____ Data section

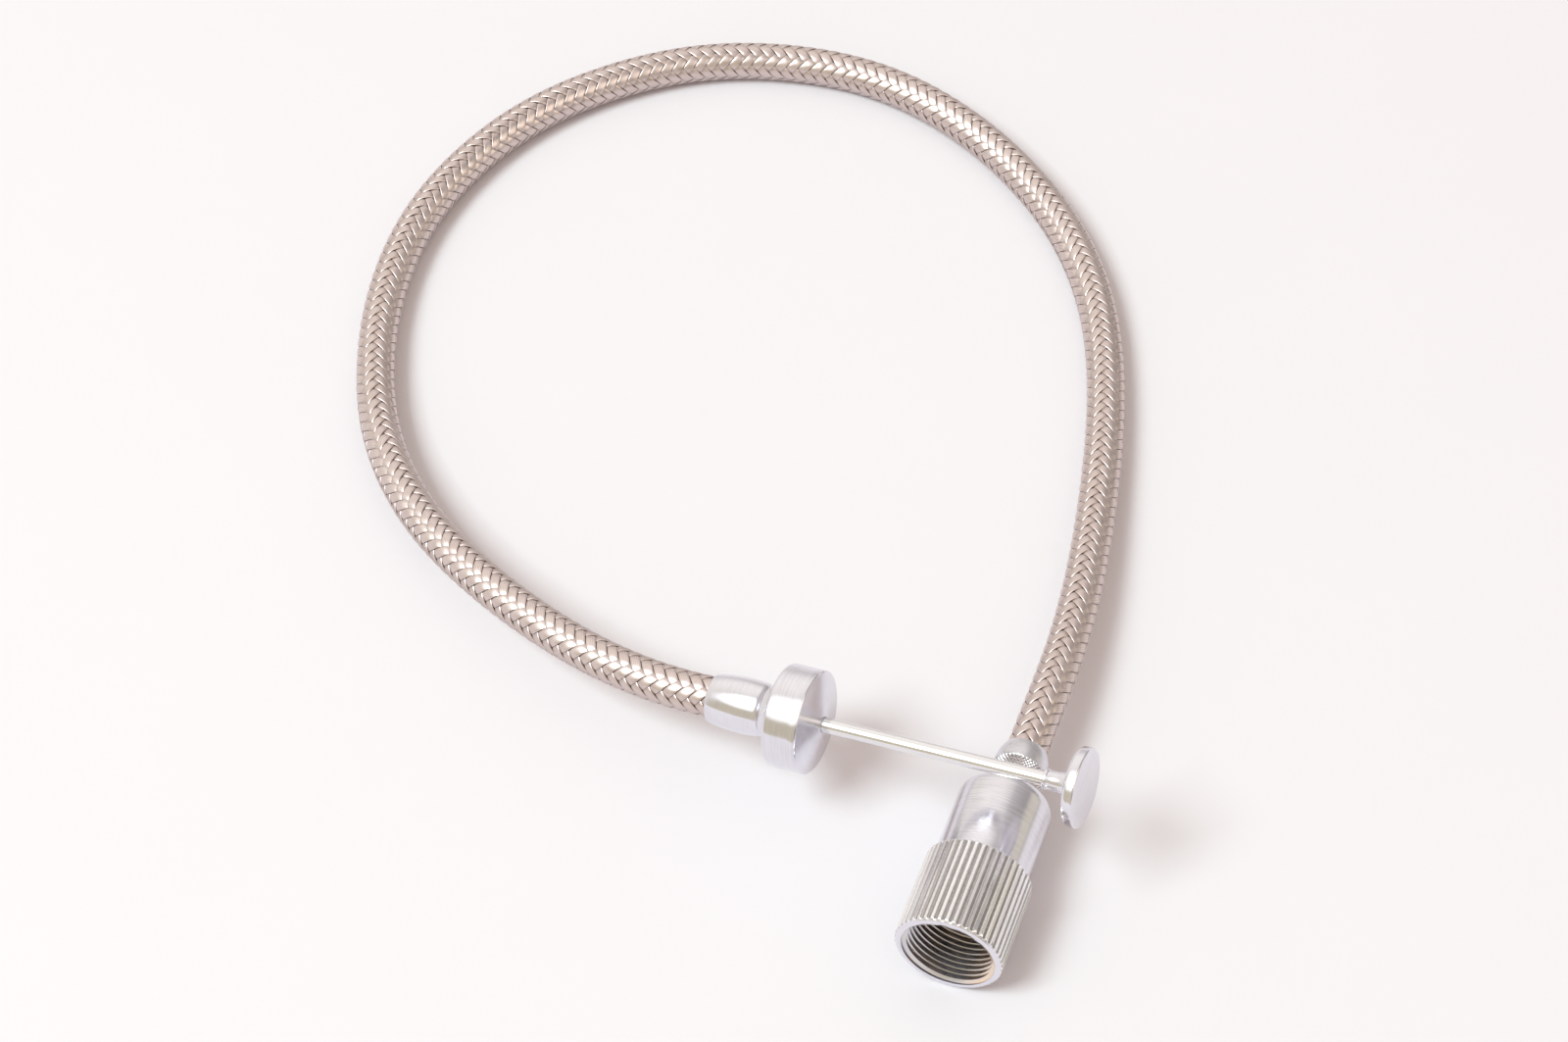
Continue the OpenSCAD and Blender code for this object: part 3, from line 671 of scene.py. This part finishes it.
# ------------------------------------------------------------------ neck collar
def knurl_shape(th, r, z):
    """Diamonds from two crossed sets of grooves, which run out at both ends of the knurled band."""
    per_radian = KNURLS / TURN
    lean = per_radian / COLLAR_R * 0.95  # 1 would make the diamonds square
    groove = np.zeros_like(r)
    for hand in (1, -1):
        q = (th * per_radian + hand * z * lean) % 1.0
        groove = np.maximum(groove, np.clip(1 - np.abs(q - 0.5) * 2 * 1.35, 0, 1))
    run_out = 0.1
    from_front, to_rear = z - COLLAR_AT - 0.08, COLLAR_AT + KNURL_LEN + 0.1 - z
    end = np.clip(np.minimum(from_front / run_out, to_rear / run_out), 0, 1)
    cut = np.where(r > 3.0, KNURL_DEPTH * groove * end, 0)
    return r - cut, 1 - np.clip(cut / 0.1, 0, 1)


def neck_collar():
    bevel = 0.12
    groove_at = COLLAR_AT + KNURL_LEN + 0.25
    round_in = COLLAR_R - COLLAR_ROUND
    round_at = COLLAR_REAR - math.sqrt(COLLAR_ROUND ** 2 - (LIP_R - round_in) ** 2)
    round_end = math.degrees(math.atan2(COLLAR_REAR - round_at, LIP_R - round_in))
    band = [(COLLAR_R - 0.13, COLLAR_AT), (COLLAR_R, COLLAR_AT + bevel), (COLLAR_R, COLLAR_AT + KNURL_LEN + bevel)]
    profile = [(CONDUIT_HOLE_R, COLLAR_AT)] + dense(band, 0.055)
    profile += [(COLLAR_R - bevel, groove_at), (COLLAR_R, groove_at + bevel), (COLLAR_R, round_at)]
    profile += arc(round_in, round_at, COLLAR_ROUND, 0, round_end, 14)[1:]
    profile += [(SHEATH_HOLE_R, COLLAR_REAR), (SHEATH_HOLE_R, SHEATH_HOLE_END), (CONDUIT_HOLE_R, SHEATH_HOLE_END),
                (CONDUIT_HOLE_R, COLLAR_AT)]
    collar = lathe("neck_collar_turned", profile, bell_frame(), [M_COLLAR], seg=KNURLS * 14, sharp=35,
                   shape=knurl_shape)
    finish_piece(collar, "root", "nickel", "neck_collar")


# ------------------------------------------------------------------ handle
def finger_flange():
    """A shallow cone in front, a plain rim, and behind it a hub with a hollow curve."""
    tube_front, side_end = -0.5, FLANGE_ROUND - FLANGE_LEN
    lip_r, hub_root_r = 1.22, 3.15
    profile = [(ROD_HOLE_R, tube_front), (ROD_HOLE_R, FACE_RISE + 0.01), (lip_r, FACE_RISE + 0.02)]
    profile += [(lip_r + 0.1, FACE_RISE), (FLANGE_R - 0.18, 0.01), (FLANGE_R - 0.15, 0.0), (FLANGE_R - 0.01, -0.14)]
    profile += dense([(FLANGE_R, -0.16), (FLANGE_R, side_end)], 1.0)
    profile += arc(FLANGE_R - FLANGE_ROUND, side_end, FLANGE_ROUND, 0, -90, 8)[1:]
    profile += [(HUB_R, -FLANGE_LEN)] + arc(*HUB_CURVE, HUB_CURVE_R, 127.7, 167.2, 12)
    profile += [(hub_root_r, HUB_END + 0.18), (hub_root_r - 0.2, HUB_END), (SPRING_TUBE_R, HUB_END)]
    profile += [(SPRING_TUBE_R, tube_front), (ROD_HOLE_R, tube_front)]
    flange = lathe("flange_turned", profile, handle_frame(), [M_FLANGE, M_FACE], seg=240, sharp=28,
                   pick=lambda r, z: ((z > 0.0) & (r > 1.0)).astype(int))
    finish_piece(flange, "root", "nickel_flange", "finger_flange")


def handle_ferrule():
    """A rounded shoulder, a barrel that is widest at CROWN_AT, and a rounded rear edge at the cable."""
    front_r, rear_round = 2.9, 0.3
    shoulder = arc(2.04, -7.083, 1.2, 40.7, 6.2, 9)
    barrel = np.linspace(-7.0, FERRULE_REAR + rear_round, 20)
    profile = [(SPRING_TUBE_R, FERRULE_FRONT), (front_r, FERRULE_FRONT)] + shoulder
    profile += [(FERRULE_R - CROWN_R + math.sqrt(CROWN_R ** 2 - (z - CROWN_AT) ** 2), z) for z in barrel]
    profile += arc(2.66, barrel[-1], rear_round, -4, -90, 6)
    profile += [(SHEATH_HOLE_R, FERRULE_REAR), (SHEATH_HOLE_R, SHEATH_SEAT), (SPRING_TUBE_R, SHEATH_SEAT)]
    profile += [(SPRING_TUBE_R, FERRULE_FRONT)]
    ferrule = lathe("ferrule_turned", profile, handle_frame(), [M_PLATE], seg=180, sharp=35)
    finish_piece(ferrule, "root", "nickel", "handle_ferrule")


def plunger_rod():
    """Its rear is hollow, where it takes the core wire."""
    bevel = 0.05
    profile = [(0, WIRE_HOLE_END), (WIRE_HOLE_R, WIRE_HOLE_END), (WIRE_HOLE_R, ROD_REAR), (ROD_R - bevel, ROD_REAR)]
    profile += dense([(ROD_R, ROD_REAR + bevel), (ROD_R, ROD_FRONT)], 2.0) + [(0, ROD_FRONT)]
    rod = lathe("rod_turned", profile, handle_frame(), [M_ROD], seg=64, sharp=30)
    finish_piece(rod, "plunger", "steel_rod", "plunger_rod")


def thumb_button():
    """A flared sleeve that starts with a bead and opens into the button's back, and a bare face."""
    bead_r = 1.17
    flare = [(1.13, 29.12), (1.16, 29.2), (1.20, 29.9), (1.28, 30.6), (1.40, 31.2), (1.53, 31.62), (1.68, 31.94),
             (1.84, 32.13), (2.02, BUTTON_BACK)]
    profile = [(0, SOCKET_END), (SOCKET_R, SOCKET_END), (SOCKET_R, SLEEVE_AT), (bead_r, SLEEVE_AT)]
    profile += arc(bead_r, SLEEVE_AT + BEAD_R, BEAD_R, -90, 0, 4)
    profile += arc(bead_r, SLEEVE_AT + 4 * BEAD_R, BEAD_R, 0, 90, 4)
    profile += flare + [(BUTTON_R - BACK_ROUND, BUTTON_BACK)]
    profile += arc(BUTTON_R - BACK_ROUND, BUTTON_BACK + BACK_ROUND, BACK_ROUND, -90, 0, 14)[1:]
    profile += [(BUTTON_R, BUTTON_FACE - FACE_ROUND)]
    profile += arc(BUTTON_R - FACE_ROUND, BUTTON_FACE - FACE_ROUND, FACE_ROUND, 0, 90, 8)[1:]
    profile += [(0, BUTTON_FACE)]

    def faced(r, z):
        front = (z > BUTTON_FACE - 0.01) & (r < BUTTON_R - 0.15)
        back = (z > BUTTON_BACK - 0.01) & (z < BUTTON_BACK + 0.1)
        return (front | back).astype(int)

    button = lathe("button_turned", profile, handle_frame(), [M_PLATE, M_FACE], seg=200, sharp=32, pick=faced)
    finish_piece(button, "plunger", "nickel", "thumb_button")


def return_spring():
    """It shortens with the stroke, towards its rear seat."""
    sides = 10
    n = SPRING_TURNS * 28 + 1
    a = np.linspace(0, TURN * SPRING_TURNS, n)[:, None]
    k = np.linspace(0, TURN, sides, endpoint=False)[None, :]
    long = SPRING_REAR - SPRING_FRONT
    z = SPRING_WIRE / 2 + (long - SPRING_WIRE) * a / a[-1] + SPRING_WIRE / 2 * np.sin(k) - SPRING_REAR
    r = SPRING_R + SPRING_WIRE / 2 * np.cos(k) + 0 * a
    v = np.stack([r * np.cos(a), r * np.sin(a), z], -1) * MM
    ob = add_mesh("return_spring_wound", v, [grid_faces(n, sides, flip=True)] + end_caps(n, sides), [M_STEEL])
    ob.data.transform(handle_frame())
    finish_piece(ob, "root", "dark_steel", "return_spring")
    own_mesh(ob)


# ------------------------------------------------------------------ the CAD's own pieces
def dress_cad_nodes():
    """The inner pieces keep their own solids. Those not named here are steel."""
    metals = {"bell_spindle": M_BRASS, "retaining_ring": M_BRASS, "neck_washer": M_DARK, "wire_conduit": M_CONDUIT,
              "spring_tube": M_BRASS, "spring_seat": M_BRASS, "stop_collar": M_BRASS, "braided_sheath": M_BRAID}
    for name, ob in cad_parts.items():
        ob.data.materials.clear()
        ob.data.materials.append(metals.get(name, M_STEEL))


# ------------------------------------------------------------------ floor and light
def paper_floor():
    """White paper, just under the bell and the cable."""
    corners = [(x, y, -BELL_R * MM - FLOOR_GAP) for x, y in ((-1, -1), (1, -1), (1, 1), (-1, 1))]
    me = bpy.data.meshes.new("floor")
    me.from_pydata(corners, [], [(0, 1, 2, 3)])
    me.transform(Matrix.Diagonal((FLOOR_HALF, FLOOR_HALF, 1, 1)))
    floor = bpy.data.objects.new("floor", me)
    scene.collection.objects.link(floor)
    mat, nt, bsdf = new_material("paper_white", 0.9, metallic=0.0)
    cloud = noise(nt, object_coordinates(nt), 45.0, 5.0)
    paper = ramp(nt, cloud, [(0.3, (0.934, 0.914, 0.953)), (0.7, (0.940, 0.920, 0.959))])
    nt.links.new(paper, bsdf.inputs["Base Color"])
    bsdf.inputs["Specular IOR Level"].default_value = 0.1
    me.materials.append(mat)


PAPER_SEEN, FILL = (0.955, 0.925, 0.935), (0.61, 0.53, 0.475)
ROOM_BRIGHT_SIDE = ((-0.84, 0.17, 0.51), 130, 10)
ROOM_SHADES = [(0.0, (0.32, 0.30, 0.285)), (0.25, (0.41, 0.385, 0.365)), (0.5, (0.60, 0.565, 0.54)),
               (0.8, (0.90, 0.865, 0.82)), (1.0, (1.0, 0.965, 0.87))]
# What the metal mirrors, each over those before it: direction, the angles in degrees from it where the lobe starts
# and is full, and its colour
ROOM_LOBES = [
    ((-0.34, 0.60, 0.72), 36, 10, (1.14, 1.09, 1.02)),  # ceiling over the cable
    ((-0.1, -0.97, 0.2), 54, 38, (0.68, 0.62, 0.48)),   # olive, low in front
    ((0.80, 0.56, 0.24), 17, 8, (0.78, 0.73, 0.61)),    # strip on the right
    ((0.80, -0.12, 0.58), 30, 12, (1.9, 1.75, 1.5)),    # warm light on the right
    ((-0.30, -0.40, 0.87), 32, 15, (2.1, 2.1, 2.05)),   # light overhead
]


def studio_world():
    """A room that is bright to the left, dim to the right, and olive low down, seen in the metal. The fill that
    falls on the paper is warm and even. The camera sees pale paper."""
    world = bpy.data.worlds.new("world")
    scene.world = world
    world.use_nodes = True
    nt = world.node_tree
    mirror = nt.nodes["Background"]
    where = node(nt, "ShaderNodeTexCoord").outputs["Generated"]

    def lobe(direction, start, full):
        """0 beyond the angle start, 1 within the angle full, both in degrees from a direction."""
        dot = node(nt, "ShaderNodeVectorMath", operation="DOT_PRODUCT")
        dot.inputs[1].default_value = Vector(direction).normalized()
        nt.links.new(where, dot.inputs[0])
        outer, inner = (math.cos(math.radians(angle)) for angle in (start, full))
        return spread(nt, dot.outputs["Value"], 0.0, 1.0, outer, inner)

    room = ramp(nt, lobe(*ROOM_BRIGHT_SIDE), ROOM_SHADES)
    for direction, start, full, colour in ROOM_LOBES:
        room = mix(nt, "MIX", lobe(direction, start, full), room, colour)
    nt.links.new(room, mirror.inputs["Color"])
    fill = node(nt, "ShaderNodeBackground", Color=(*FILL, 1), Strength=1.0)
    seen = node(nt, "ShaderNodeBackground", Color=(*PAPER_SEEN, 1), Strength=1.0)
    ray = node(nt, "ShaderNodeLightPath")
    last = fill.outputs[0]
    for kind, shader in (("Is Glossy Ray", mirror), ("Is Camera Ray", seen)):
        pick = nt.nodes.new("ShaderNodeMixShader")
        nt.links.new(ray.outputs[kind], pick.inputs[0])
        nt.links.new(last, pick.inputs[1])
        nt.links.new(shader.outputs[0], pick.inputs[2])
        last = pick.outputs[0]
    nt.links.new(last, nt.nodes["World Output"].inputs["Surface"])


def key_lamp():
    lamp = bpy.data.lights.new("key", "AREA")
    lamp.shape, lamp.size, lamp.energy, lamp.color = "SQUARE", KEY_SIZE, KEY_POWER, (0.84, 0.965, 0.985)
    ob = bpy.data.objects.new("key", lamp)
    v = Vector(KEY_DIRECTION).normalized()
    ob.location = Vector(KEY_AIM) + v * KEY_DISTANCE
    ob.rotation_mode = "QUATERNION"
    ob.rotation_quaternion = v.to_track_quat("Z", "Y")
    scene.collection.objects.link(ob)


# ------------------------------------------------------------------ the whole scene
photo_camera()
cable()
bell()
neck_collar()
finger_flange()
handle_ferrule()
plunger_rod()
thumb_button()
return_spring()
dress_cad_nodes()
paper_floor()
studio_world()
key_lamp()
scene.view_settings.view_transform = "Standard"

________

### Work instructions
Reproduce verbatim only this range: the first line of the material through the line that contains "return r - cut, 1", inclusive.

### The response
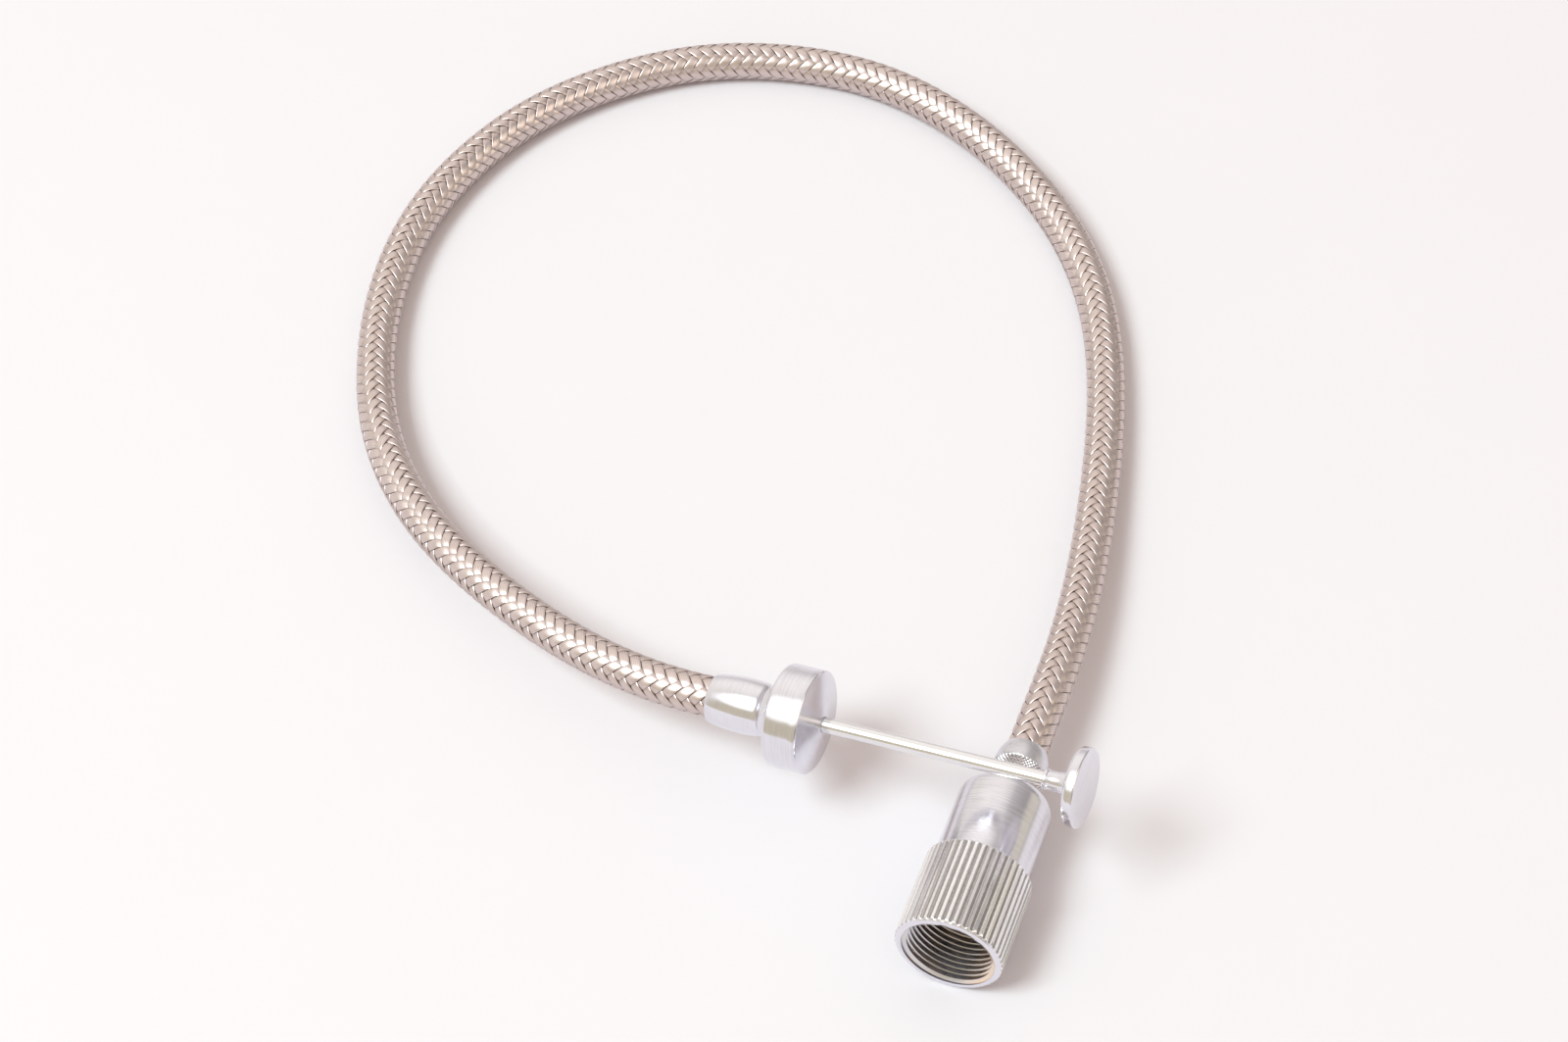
Continue the OpenSCAD and Blender code for this object: part 3, from line 671 of scene.py. This part finishes it.
# ------------------------------------------------------------------ neck collar
def knurl_shape(th, r, z):
    """Diamonds from two crossed sets of grooves, which run out at both ends of the knurled band."""
    per_radian = KNURLS / TURN
    lean = per_radian / COLLAR_R * 0.95  # 1 would make the diamonds square
    groove = np.zeros_like(r)
    for hand in (1, -1):
        q = (th * per_radian + hand * z * lean) % 1.0
        groove = np.maximum(groove, np.clip(1 - np.abs(q - 0.5) * 2 * 1.35, 0, 1))
    run_out = 0.1
    from_front, to_rear = z - COLLAR_AT - 0.08, COLLAR_AT + KNURL_LEN + 0.1 - z
    end = np.clip(np.minimum(from_front / run_out, to_rear / run_out), 0, 1)
    cut = np.where(r > 3.0, KNURL_DEPTH * groove * end, 0)
    return r - cut, 1 - np.clip(cut / 0.1, 0, 1)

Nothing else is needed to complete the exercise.